Here’s a general program to fight these parasites, but check with your vet to develop a program right for your horse and your particular area.
Bots. Ivermectin and moxidectin are the only available products effective against bots. In a purge deworming program, you can kill two birds with one stone by using one of these products on your regular late-fall and spring treatment dates. Time of year is critical, because fall’s’ first frost kills bot flies, giving you a leg up on reducing their population-especially if you follow up in the spring. Here’s what to do: After first frost, remove/kill any remaining bot eggs or larvae on your horse’s legs with a bot block or knife. Then use a purge dewormer to get rid of adult bots in his system. In spring, remove/kill any external eggs or larvae you may’ve missed in the fall, and deworm him again to zap any adult bots in his stomach before they lay eggs. Then you’ll start bot season (spring through early fall) with a clean slate.
If your horse is on a daily program, give him a dose of ivermectin or moxidectin in early spring and again in late fall, in addition to the daily dewormer.
Tapeworms. Some investigators believe daily deworming effectively controls tapeworms, but the evidence is conflicting. As an extra measure, you have three options:
1) give pyrantel pamoate (Strongid P or T), at twice the usual dose, 2 days in a row;
2) give pyrantel tartrate (daily dewormer), at 10 times the usual daily dose, 2 days in a row; or
3) use of the canine tapeworm medication prazi-quantel (Droncit), which your vet can prescribe for oral use in your horse (about $45 a dose).

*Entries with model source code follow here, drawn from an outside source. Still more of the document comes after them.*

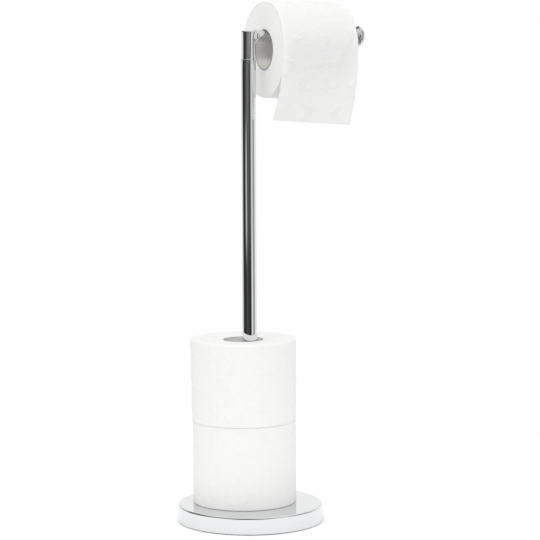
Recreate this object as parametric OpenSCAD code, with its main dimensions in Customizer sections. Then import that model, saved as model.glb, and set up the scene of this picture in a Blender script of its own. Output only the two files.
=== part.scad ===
// Free-standing toilet roll holder with storage for spare rolls.
// A weighted round base carries a pole for the spare rolls. A head that plugs into the pole,
// and swivels in it, has a side arm with an end knob for the roll in use.
// Origin: centre of the underside. +Z is up and the arm points along +X. Sizes in millimetres.

/* [Base] */
// Outer diameter of the pressed base cover
base_d = 158; // [130:1:200]
// Height of the base's flat top above the floor
base_h = 19; // [18:0.5:30]
// Sheet thickness of the base cover
cover_wall = 1.2; // [0.8:0.1:2]
// Outer radius of the cover's top edge
cover_edge_r = 2; // [1:0.1:4]
// Height of the cover's lower rim above the floor
cover_lift = 1; // [0.5:0.1:2]
// Thickness of the foam pad under the base
pad_t = 3; // [2:0.25:4]
// Depth of the recess in the weight that hides the screw head
recess_h = 8; // [8:0.5:10]
// Diameter of that recess
recess_d = 27; // [25:1:40]

/* [Base fastening] */
// Thread diameter of the screw that holds the pole
base_screw_d = 8; // [6:0.5:8]
// Head diameter of that screw
base_screw_head_d = 15; // [13:0.5:18]
// Head height of that screw
base_screw_head_h = 4; // [3:0.25:4]
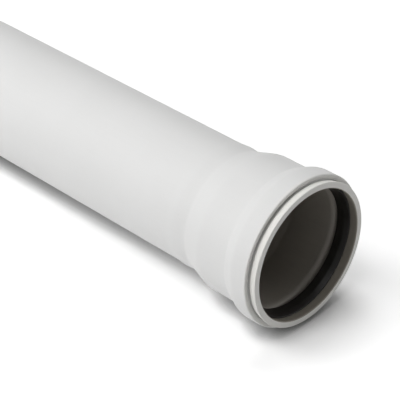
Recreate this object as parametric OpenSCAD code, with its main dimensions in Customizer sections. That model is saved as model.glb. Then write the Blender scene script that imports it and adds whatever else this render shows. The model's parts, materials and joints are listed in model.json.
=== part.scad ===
// Push-fit drain pipe of white polypropylene, with the rubber sealing ring in its socket.
//
// The pipe is one piece. Its plain end is chamfered, and its other end is formed into a socket: a
// shoulder, a bore that takes the next pipe up to a stop, a raised bead round the chamber that holds
// the sealing ring, and a retaining collar at the mouth.
//
// Each section is drawn as [x, y] = [distance behind the mouth, radius], and turned round the axis.
// The pipe lies on a level floor, on its bead and on the rim of its plain end, so its axis dips
// towards the plain end. +X runs from the plain end to the mouth, +Z is up, and the origin is on the
// floor under the middle of the pipe.

/* [Pipe] */
// Outside diameter of the pipe
pipe_d = 110; // [50:1:200]
// Wall of the pipe
pipe_wall = 5.3; // [4:0.1:8]
// Laying length, from the plain end to the stop inside the socket
laying_len = 500; // [250:10:3000]
// Length of the chamfer at the plain end
chamfer_len = 6; // [3:0.5:9]
// Slope of the chamfer, from the axis
chamfer_angle = 15; // [10:1:20]

/* [Socket] */
// Depth of the socket, from its mouth to the stop
socket_depth = 66.5; // [60:0.5:150]
// Gap all round between the next pipe and the bore of the socket
socket_gap = 0.3; // [0.2:0.05:1]
// Wall of the socket
socket_wall = 6.4; // [4:0.1:9]
// Slope of the shoulder between the socket and the pipe, from the axis
shoulder_angle = 18; // [12:1:35]
// Radius that rounds the outside of the shoulder into the socket
shoulder_round = 20; // [5:1:60]
// Radius that rounds the foot of the shoulder into the pipe
foot_round = 14; // [2:1:18]
// Height of the swell that forming the socket leaves on the pipe behind the shoulder
swell_height = 0.7; // [0.1:0.1:1]
// Length of that swell
swell_len = 20; // [10:1:40]
// Distance between the shoulder and that swell
swell_gap = 3; // [2:0.5:8]

/* [Seal chamber] */
// Length of the bead outside, from its front shoulder to the start of its rear slope
bead_len = 16.6; // [12:0.1:30]
// Wall of the bead round the chamber
bead_wall = 5.1; // [3:0.1:8]
// Rounding of the bead's front edge
bead_edge_round = 0.7; // [0.2:0.1:2]
// Slope of the back of the bead, from the axis
bead_slope = 26; // [15:1:40]
// Radius that rounds the bead into its rear slope
bead_back_round = 10; // [2:1:20]
// Depth of the chamber below the bore of the socket
chamber_depth = 6.9; // [6:0.1:10]
// Length of the chamber's floor, which holds the body of the ring
chamber_len = 9; // [8:0.5:14]
// Wall between the bead's front shoulder and the chamber
front_wall = 4.2; // [2:0.1:6]
// Slope of the chamber's rear flank, from the axis
flank_angle = 60; // [45:1:75]

/* [Collar] */
// Length of the collar ahead of the bead
collar_len = 6.9; // [5:0.1:15]
// Gap all round between the next pipe and the mouth
mouth_gap = 2.8; // [2:0.1:3.4]
// Wall of the collar at the mouth
collar_wall = 6; // [3:0.1:7]
// How far the outside of the collar narrows from the mouth to the bead
collar_taper = 1.8; // [0:0.1:2.5]
// How far the inside of the collar widens from the mouth to the chamber
collar_undercut = 1.8; // [0:0.1:2]
// Rounding of the mouth's inner edge, which leads the next pipe in
mouth_round = 1; // [0.2:0.1:2]
// Rounding of the mouth's outer edge and of the plain end
edge_round = 0.6; // [0.2:0.1:1.2]

/* [Sealing ring] */
// Clearance between the ring and the walls of its chamber
ring_gap = 0.2; // [0.1:0.05:0.5]
// Gap between the lip and the pipe that it seals, with that pipe pushed in
lip_gap = 0.05; // [0.05:0.05:0.8]
// How far the free edge of the lip lies behind the front of the chamber
lip_reach = 8.2; // [6:0.2:9]
// Thickness of the lip at its free edge
lip_edge = 1.3; // [0.8:0.1:1.8]
// How far the nose of the ring reaches forward under the collar
nose_len = 2.4; // [1:0.1:3.5]
// Thickness of the nose
nose_wall = 2; // [1.2:0.1:2.2]
// Thickness of the crown, the part of the ring that lies against the floor of the chamber
crown_wall = 2; // [1.2:0.1:2.2]

/* [Hidden] */
$fn = 180;

// The largest turn of one straight piece of a rounded corner, in degrees
ARC_STEP = 7.5;

// Radii, from the pipe outwards
pipe_r = pipe_d / 2;
bore_r = pipe_r - pipe_wall;
tip_r = pipe_r - chamfer_len * tan(chamfer_angle);
socket_bore_r = pipe_r + socket_gap;
socket_r = socket_bore_r + socket_wall;
chamber_r = socket_bore_r + chamber_depth;
bead_r = chamber_r + bead_wall;
mouth_r = pipe_r + mouth_gap;
collar_r = mouth_r + collar_wall;

// Places along the axis, as distances behind the mouth
chamber_front = collar_len + front_wall;
chamber_back = chamber_front + chamber_len;
flank_end = chamber_back + chamber_depth / tan(flank_angle);
bead_end = collar_len + bead_len;
slope_end = bead_end + (bead_r - socket_r) / tan(bead_slope);
shoulder_start = socket_depth - socket_wall * tan(shoulder_angle / 2);
shoulder_end = shoulder_start + (socket_r - pipe_r) / tan(shoulder_angle);
swell_start = shoulder_end + swell_gap;
funnel_end = socket_depth + (socket_bore_r - bore_r) / tan(shoulder_angle);
total_len = socket_depth + laying_len;

// The pipe rests on the back edge of its bead and on the rim where its chamfer starts
rest_span = total_len - chamfer_len - bead_end;
rest_dip = atan2(bead_r - pipe_r, rest_span);
rest_height = bead_r * cos(rest_dip) + bead_end * sin(rest_dip);
rest_shift = (total_len * cos(rest_dip) + (tip_r - collar_r) * sin(rest_dip)) / 2;

function unit(v) = v / norm(v);

// The corner at b, on the way from a to c, as an arc. Its radius is limited to what both edges hold.
function corner(a, b, c, radius) =
    let (
        u = unit(a - b),
        v = unit(c - b),
        half = acos(u * v) / 2,
        reach = min(radius / tan(half), 0.49 * norm(a - b), 0.49 * norm(c - b)),
        r = reach * tan(half),
        centre = b + unit(u + v) * r / sin(half),
        start = b + u * reach - centre,
        sweep = -sign(cross(u, v)) * (180 - 2 * half),
        steps = ceil(abs(sweep) / ARC_STEP)
    )
    [for (i = [0:steps]) let (t = atan2(start.y, start.x) + sweep * i / steps) centre + r * [cos(t), sin(t)]];

// A closed outline through points of [x, y, radius of the corner], where a radius of 0 leaves it sharp
function rounded(points) =
    let (n = len(points), flat = [for (p = points) [p.x, p.y]])
    [for (i = [0:n - 1])
        each points[i].z > 0
            ? corner(flat[(i + n - 1) % n], flat[i], flat[(i + 1) % n], points[i].z)
            : [flat[i]]];

// Radius of the collar's inside, x behind the mouth
function collar_inside(x) = mouth_r + collar_undercut * x / chamber_front;

// Turns a section round the axis, and lays the turned piece on the floor
module turned(section) {
    translate([rest_shift, 0, rest_height])
        rotate([0, -90 - rest_dip, 0])
            rotate_extrude()
                polygon([for (p = section) [p.y, p.x]]);
}

// The pipe's wall: the outside from the mouth to the plain end, then the inside back to the mouth
module pipe() {
    outside_of_socket = [
        [0, mouth_r, mouth_round],
        [0, collar_r, edge_round],
        [collar_len, collar_r - collar_taper, 0],
        [collar_len, bead_r, bead_edge_round],
        [bead_end, bead_r, bead_back_round],
        [slope_end, socket_r, 4],
        [shoulder_start, socket_r, shoulder_round],
        [shoulder_end, pipe_r, foot_round],
    ];
    swell = [for (i = [1:11]) [
        swell_start + swell_len * i / 12,
        pipe_r + swell_height * (1 - cos(360 * i / 12)) / 2,
        0
    ]];
    plain_end = [
        [swell_start + swell_len, pipe_r, 0],
        [total_len - chamfer_len, pipe_r, 0],
        [total_len, tip_r, edge_round],
        [total_len, bore_r, edge_round],
    ];
    inside_of_socket = [
        [funnel_end, bore_r, 8],
        [socket_depth, socket_bore_r, 1],
        [flank_end, socket_bore_r, 2],
        [chamber_back, chamber_r, 1],
        [chamber_front, chamber_r, 1],
        [chamber_front, collar_inside(chamber_front), 0.3],
    ];
    color([0.89, 0.90, 0.89])
        turned(rounded(concat(outside_of_socket, swell, plain_end, inside_of_socket)));
}

// The ring: a crown on the chamber's floor, a nose under the collar, and a lip that slants back and
// inwards to the pipe that it seals. The hollow behind the lip lets it bend and takes the pressure.
module sealing_ring() {
    crown_r = chamber_r - ring_gap;
    crown_front = chamber_front + ring_gap;
    crown_back = chamber_back - ring_gap;
    nose_front = chamber_front - nose_len;
    nose_top = collar_inside(nose_front) - ring_gap;
    nose_r = nose_top - nose_wall;
    lip_end = chamber_front + lip_reach;
    lip_r = pipe_r + lip_gap;
    lip_root_r = nose_r + nose_wall / 2 + lip_edge;
    section = [
        [crown_front, crown_r, 0.5],
        [crown_front, collar_inside(crown_front) - ring_gap, 0],
        [nose_front, nose_top, 0.6],
        [nose_front, nose_r, 1.4],
        [lip_end, lip_r, 0.5],
        [lip_end, lip_r + lip_edge, 0.5],
        [crown_front + crown_wall, lip_root_r, 0.8],
        [crown_back, crown_r - crown_wall, 0.6],
        [crown_back, crown_r, 1],
    ];
    color([0.08, 0.08, 0.08])
        turned(rounded(section));
}

pipe();
sealing_ring();
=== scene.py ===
import json
import math

import bpy
from mathutils import Matrix, Vector


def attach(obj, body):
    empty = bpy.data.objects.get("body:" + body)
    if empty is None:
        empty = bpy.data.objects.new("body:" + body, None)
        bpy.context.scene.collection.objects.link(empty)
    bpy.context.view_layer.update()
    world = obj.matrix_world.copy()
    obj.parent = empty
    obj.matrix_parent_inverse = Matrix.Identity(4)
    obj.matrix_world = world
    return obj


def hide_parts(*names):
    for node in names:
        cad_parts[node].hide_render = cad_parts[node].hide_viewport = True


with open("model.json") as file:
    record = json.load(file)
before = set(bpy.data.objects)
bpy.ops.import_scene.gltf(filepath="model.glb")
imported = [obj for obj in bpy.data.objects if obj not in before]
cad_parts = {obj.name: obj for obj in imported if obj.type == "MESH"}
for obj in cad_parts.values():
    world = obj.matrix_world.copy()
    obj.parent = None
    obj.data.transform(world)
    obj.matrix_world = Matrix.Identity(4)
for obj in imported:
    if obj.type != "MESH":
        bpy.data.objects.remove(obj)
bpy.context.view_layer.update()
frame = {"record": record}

# ----------------------------------------------------------------------------------------------
# The pipe
# One length of white polypropylene. Its inside is a dark warm grey, partly the inner layer's own
# colour and partly painted shade. The plain end is cut and chamfered, and the other end is formed
# hot
# into a socket: a bead round the seal's chamber, and a collar at the mouth with a groove at its
# root.
# It lies on its bead and on the rim of its plain end.
# ----------------------------------------------------------------------------------------------

MM = 0.001

mounts = {mount["name"]: mount for mount in frame["record"]["mounts"]}
pipe_axis = Vector(mounts["socket"]["axis"]).normalized()
in_socket = Vector(mounts["socket"]["pos_m"])
on_mouth_face = Vector(mounts["mouth_face"]["pos_m"])
mouth = in_socket + pipe_axis * (on_mouth_face - in_socket).dot(pipe_axis)
pipe_dip = math.asin(pipe_axis.z)

# Radii in millimetres
PIPE_R = 55.0
BORE_R = 49.7
TIP_R = 53.392
SOCKET_BORE_R = 55.3
SOCKET_R = 61.7
CHAMBER_R = 62.2
BEAD_R = 67.28
BEAD_FOOT_R = 62.7
GROOVE_R = 61.1
GROOVE_END_R = 62.5
COLLAR_BACK_R = 62.35
COLLAR_R = 63.8
MOUTH_R = 57.8

# Distances behind the mouth, in millimetres
MOUTH_FACE = 0.002
COLLAR_BACK = 6.3
GROOVE_START = 6.8
BEAD_START = 6.9
BEAD_FOOT = 8.6
GROOVE_END = 9.5
CHAMBER_FRONT = 11.1
CHAMBER_BACK = 20.1
BEAD_END = 23.5
FLANK_END = 24.084
BEAD_SLOPE_END = 34.982
SHOULDER_START = 65.486
SOCKET_END = 66.5
FUNNEL_END = 83.735
SHOULDER_END = 86.107
SWELL_START = 89.107
CHAMFER_START = 560.5
PIPE_END = 566.5

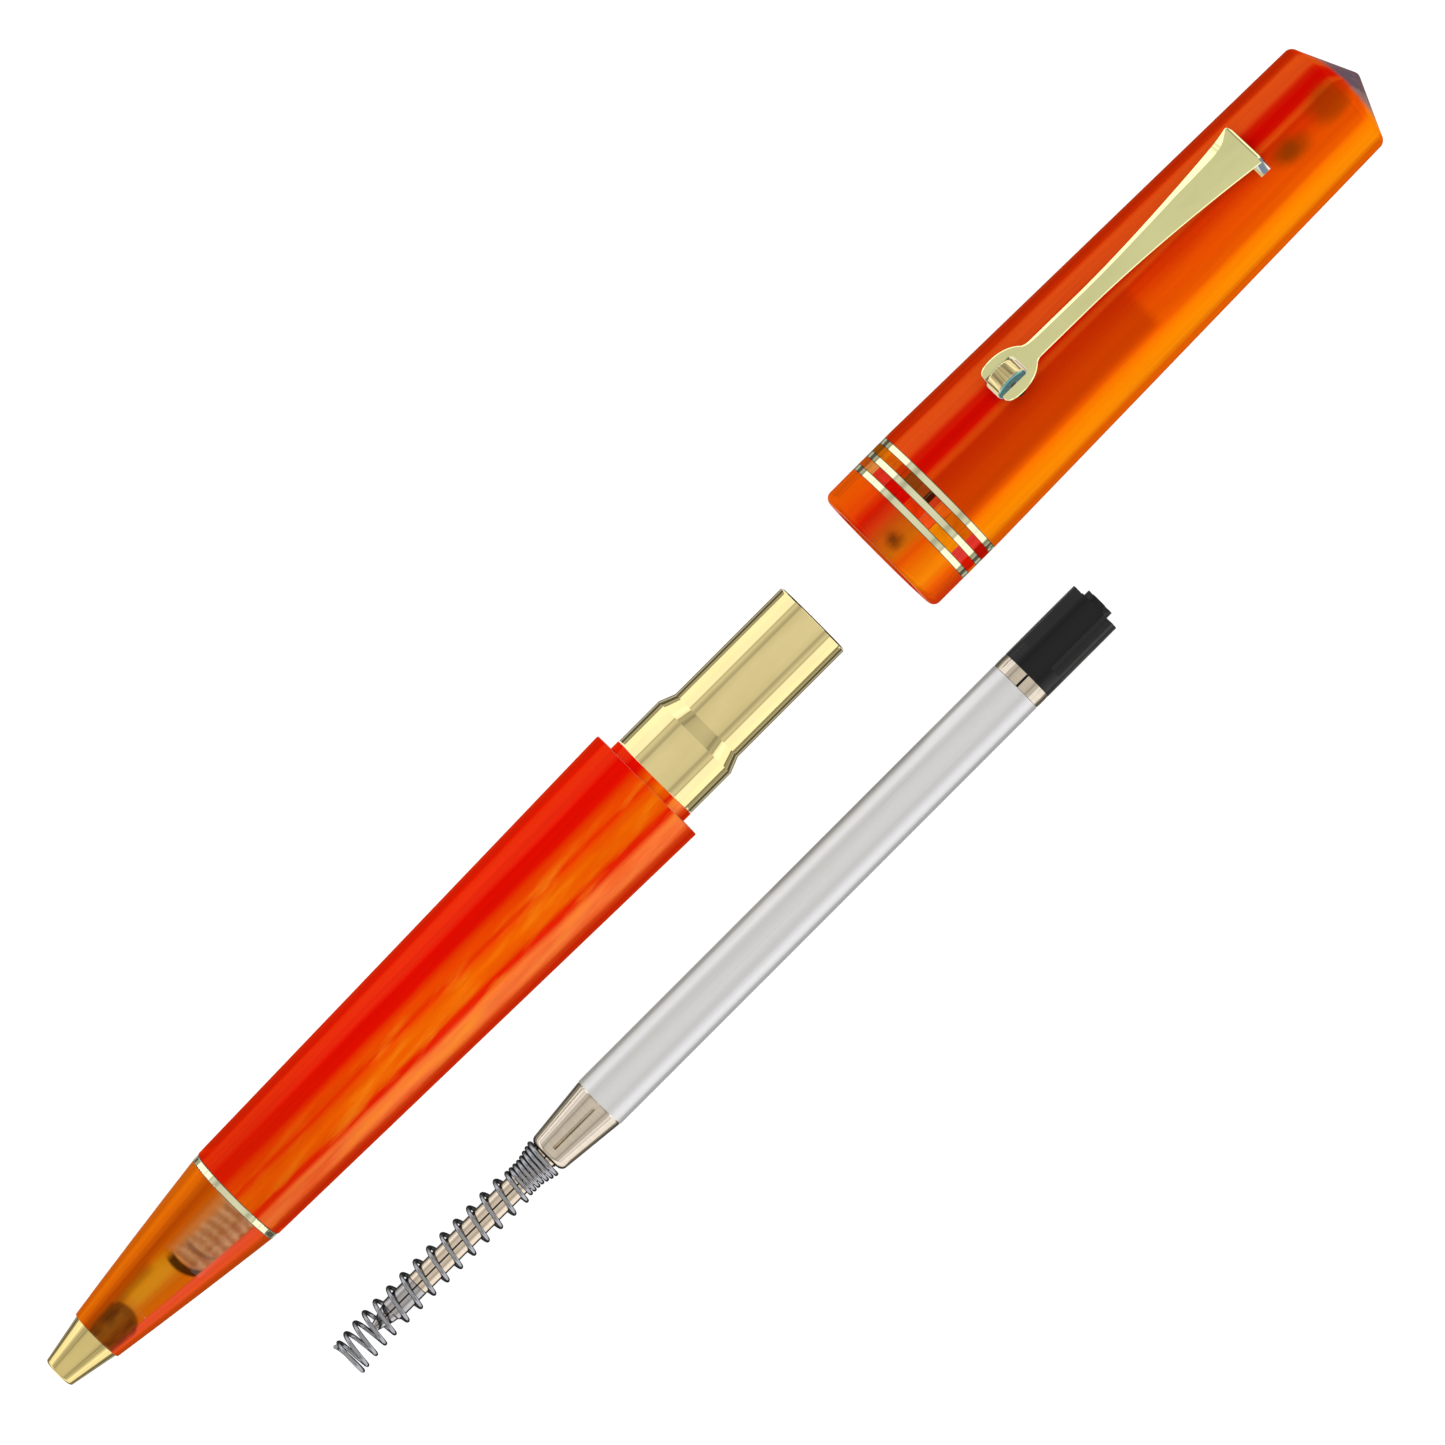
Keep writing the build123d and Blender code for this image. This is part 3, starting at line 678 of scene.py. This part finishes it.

You can use options one or two to replace your horse’s regular deworming treatments in spring and fall. Give Droncit in addition to the regular deworming treatment, but on a different day, to avoid possible drug interactions.
Encysted cyathostomes. Prevent encysted cyathostomes by putting your horse on a daily deworming program, or kill them by:
1) using moxidectin as a spring and/or fall treatment in your purge deworming program; or
2) replacing a regular spring and/or fall purge treatment with fenbendazole at twice the usual dose, for five days in a row.
For purge programs, timing is key. If you treat too early, targeted worms will be too immature to be affected by the dewormer. If you treat too late, adult worms will have the opportunity to produce eggs, infesting your horse’s environment and raising his (and other horses’) risk of exposure.